Methods The joints of 82 patients (pts) with Haemophilia A or B were consecutively evaluated and scored (score ranging from 0 to 21) for effusion (E), bone remodelling (BR), cartilage damage (CD), synovial hypertrophy (SH), haemosiderin (H), osteophytes (O), haemarthrosis (Hae), erosion (Er) and fibrotic septa (FS) with US. X-rays [Pettersson Score (PXS)] were performed in 81 pts and clinical evaluation [World Federation Haemophiliac orthopaedic score (WFHO)] was done in all pts. Power Doppler US (PDUS) was performed in all patients on the knee, ankle and elbow joints.

Results A total of 103 joints were studied (60 knees; 22 elbows and 21 ankles). US showed effusion in 77 joint, bone remodelling in 82, cartilage damage in 74, synovial hypertrophy in 65, haemosiderin in 49, osteophytes in 46, haemarthrosis in 34, erosion in 25 and fibrotic septa in 12. In haemophiliacs 44 out of 103 joints showed US score ≤5, and 59 US score >5. Joints with US score ≤ 5 had a low PXS (SRCC=0.375, P < 0.01) and joints with US score > 5 showed a high PXS (SRCC=0.440, P<0,01). A significant correlation between US score and PXS for bone remodelling [Spearman’s rho Correlation Coefficient (SRCC)] =0.429 p<0,01 and for osteophytes (SRCC= 0.308 p<0,05) was found.

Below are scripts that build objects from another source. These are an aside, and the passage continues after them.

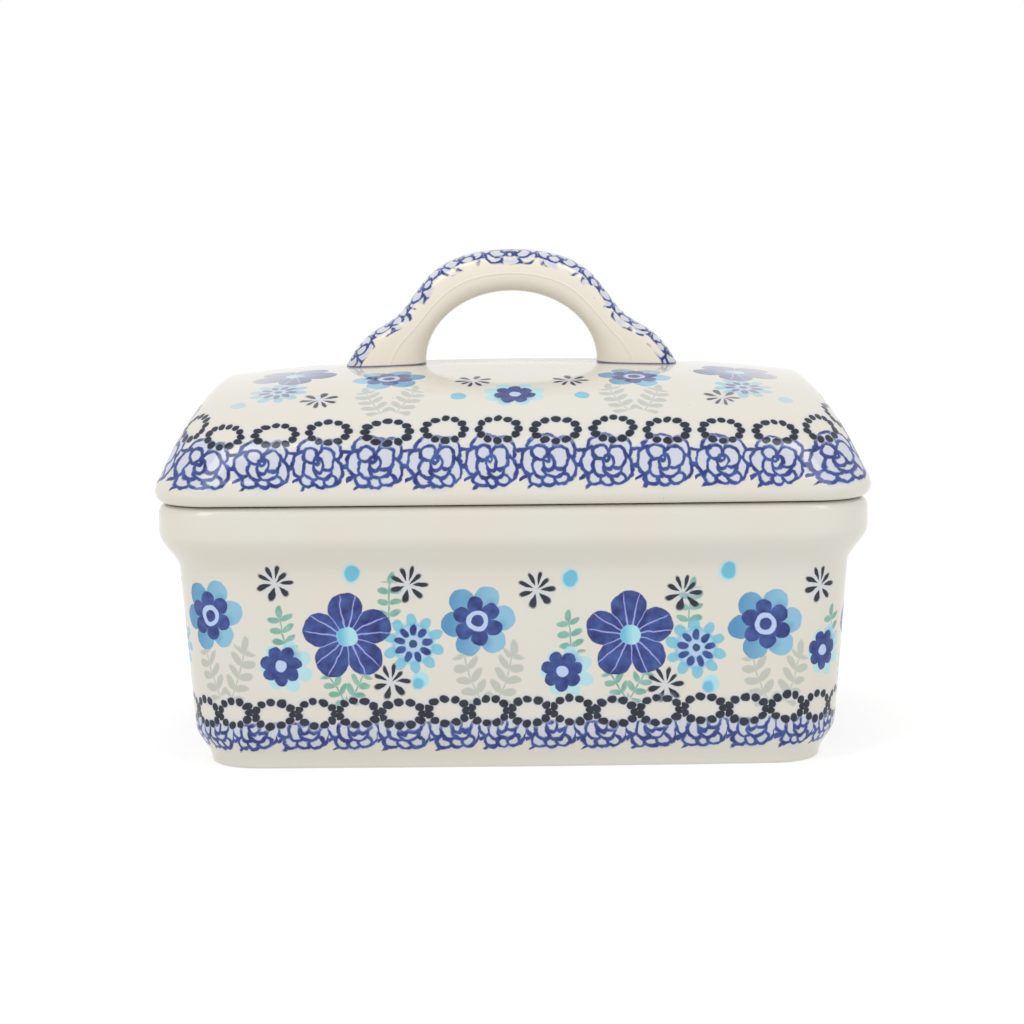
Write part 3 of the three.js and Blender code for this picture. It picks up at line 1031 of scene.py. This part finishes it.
def make_camera():
    data = bpy.data.cameras.new("camera")
    data.sensor_fit = "HORIZONTAL"
    data.angle = FIELD_OF_VIEW
    camera = bpy.data.objects.new("camera", data)
    bpy.context.scene.collection.objects.link(camera)
    place = Matrix.Translation((CAMERA_ASIDE, -CAMERA_DISTANCE, CAMERA_HEIGHT))
    tilt = Matrix.Rotation(math.pi / 2 - CAMERA_PITCH, 4, "X")
    camera.matrix_world = place @ tilt @ Matrix.Rotation(-CAMERA_ROLL, 4, "Z")
    bpy.context.scene.camera = camera


def make_light(name, position, target, size, power):
    data = bpy.data.lights.new(name, "AREA")
    data.shape = "RECTANGLE"
    data.size, data.size_y = size
    data.energy = power
    light = bpy.data.objects.new(name, data)
    light.location = position
    light.rotation_euler = (Vector(target) - Vector(position)).to_track_quat("-Z", "Y").to_euler()
    bpy.context.scene.collection.objects.link(light)


def make_studio():
    scene = bpy.context.scene
    scene.view_settings.view_transform = "Standard"
    world = bpy.data.worlds.new("studio")
    world.use_nodes = True
    background = world.node_tree.nodes["Background"]
    background.inputs["Color"].default_value = (1.0, 1.0, 1.0, 1.0)
    background.inputs["Strength"].default_value = 1.0
    scene.world = world
    middle = (0, 0, 0.06)
    make_light("left_softbox", (-0.58, -0.72, 1.12), middle, (0.5, 0.8), 4.4)
    make_light("right_softbox", (0.58, -0.72, 1.12), middle, (0.4, 0.75), 2.8)

    bpy.ops.mesh.primitive_plane_add(size=60, location=(0, 0, 0))
    floor = bpy.context.object
    floor.name = "floor"
    material, tree, shader = new_material("floor_paper")
    shader.inputs["Base Color"].default_value = (0.45, 0.45, 0.445, 1)
    shader.inputs["Roughness"].default_value = 1.0
    shader.inputs["Specular IOR Level"].default_value = 0.0
    shader.inputs["Emission Color"].default_value = (1.0, 1.0, 0.995, 1)
    shader.inputs["Emission Strength"].default_value = 0.58
    floor.data.materials.append(material)


# ---- Assembly ----

make_camera()
make_studio()

for piece, body, node, slot in (
    (make_dish(), "dish_body", "dish", "dish_glaze"),
    (make_lid(), "lid_body", "lid_shell", "lid_glaze"),
    (make_handle(), "lid_body", "lid_handle", "handle_glaze"),
):
    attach(piece, body)
    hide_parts(node)
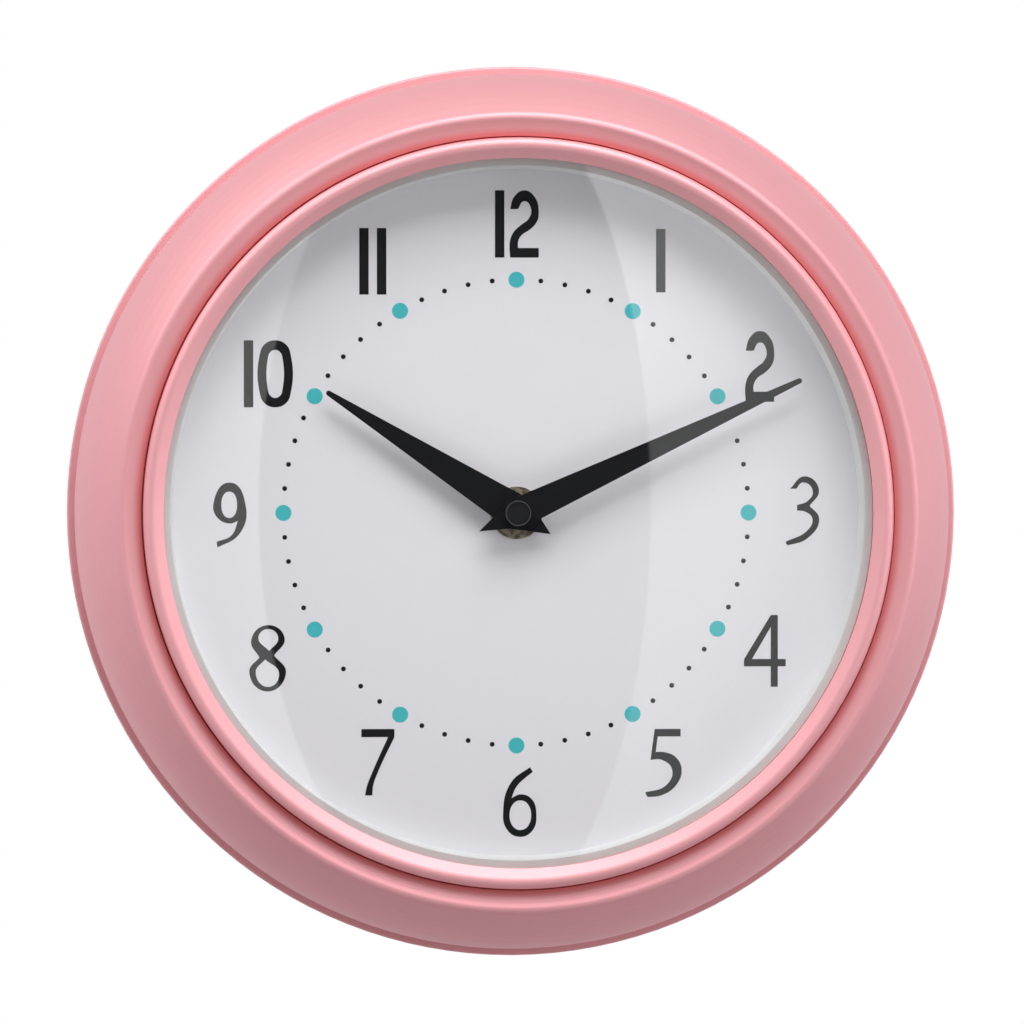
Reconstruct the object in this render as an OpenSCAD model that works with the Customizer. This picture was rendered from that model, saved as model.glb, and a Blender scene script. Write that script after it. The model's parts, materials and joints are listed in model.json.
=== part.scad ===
// Round battery wall clock, in millimetres.
// Each piece is drawn lying on its back: x is to the right of the dial, y is up the dial and z is the
// distance from the wall. stand_up() then turns the clock to hang with +Z up and its dial facing -Y.
// The origin is on the dial's axis, in the plane of the wall.

/* [Case] */
// Radius over the lip that lies against the wall
case_r = 120; // [116:1:124]
// Radius of the case's side where it leaves the lip
side_r = 118; // [115:0.5:118.4]
// Radius where the bulging side meets the shoulder
shoulder_r = 106.2; // [105.8:0.1:106.8]
// Distance from the wall to where the side meets the shoulder
shoulder_z = 34.5; // [34:0.25:35.5]
// Thickness of the spun sheet
sheet = 1.2; // [0.8:0.1:1.5]

/* [Bezel and glass] */
// Outer radius of the bezel ring
bezel_r = 99.3; // [98.6:0.1:99.6]
// Radius of the opening inside the bezel ring
opening_r = 93.8; // [93.6:0.1:94.2]
// Radius of the sphere that the front of the glass is part of
glass_sphere_r = 330; // [300:5:420]
// Thickness of the glass
glass = 2.2; // [1.8:0.1:2.4]

/* [Dial] */
// Radius of the dial plate
dial_r = 98.5; // [98:0.25:99]
// Distance from the wall to the printed face of the dial
dial_z = 20.6; // [20.4:0.1:20.7]
// Radius of the part of the dial that shows inside the spacer ring
dial_seen_r = 91.6; // [89:0.2:91.8]

/* [Hands] */
// Length of the hour hand from its hole to its tip
hour_length = 60.1; // [50:0.1:64]
// Greatest width of the hour hand
hour_width = 9.6; // [8:0.1:11]
// Length of the hour hand behind its hole
hour_tail = 10.5; // [8:0.1:12]
// Where the hour hand points, in degrees clockwise from twelve
hour_points = 302.4; // [0:0.1:360]
// Length of the minute hand from its hole to its tip
minute_length = 83.5; // [70:0.1:84]
// Greatest width of the minute hand
minute_width = 8.2; // [7:0.1:10]
// Length of the minute hand behind its hole
minute_tail = 11.4; // [8:0.1:12]
// Where the minute hand points, in degrees clockwise from twelve
minute_points = 64.9; // [0:0.1:360]

/* [Movement] */
// Width and height of the quartz movement
movement_w = 56; // [56:0.5:60]
// Distance between the centre arbor and the third wheel's arbor
third_distance = 9.6; // [9.5:0.05:9.7]
// Distance between the centre arbor and the minute wheel's arbor
minute_distance = 10.5; // [10.4:0.05:10.7]
// Distance between the centre arbor and the intermediate wheel's arbor
intermediate_distance = 9.45; // [9.3:0.05:9.5]
// Distance between the intermediate wheel's arbor and the rotor
rotor_distance = 7.92; // [7.8:0.02:7.98]

/* [Hanging] */
// Height of the keyhole's entry above the dial's axis
keyhole_y = 84; // [70:1:88]
// Radius of the keyhole's entry, which the screw's head passes through
keyhole_r = 4.5; // [4:0.1:5]
// Width of the keyhole's slot, which the screw's shank sits in
slot_w = 4.4; // [4.2:0.1:5]

/* [Hidden] */
$fn = 96;

// ---- Colours
pink = [0.91, 0.63, 0.65];
pale_pink = [0.96, 0.72, 0.76];
dial_white = [0.87, 0.86, 0.90];
brass = [0.72, 0.62, 0.40];
steel = [0.72, 0.73, 0.75];
black = [0.07, 0.07, 0.08];
wheel_cream = [0.95, 0.94, 0.90];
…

The correlation between the US score and number of bleedings in 103 joints was very significant (SRCC=0.375, P < 0.01). A total of 34 bleeding joints were identified and verified with aspiration of haematic fluid.

Conclusions US may detect bone and cartilage alterations and synovitis. Indeed PDUS identified bleeding also in asymptomatic joints and was able to show different entity of haemarthrosis. US may be a feasible and reliable tool to evaluate joint modifications in HA.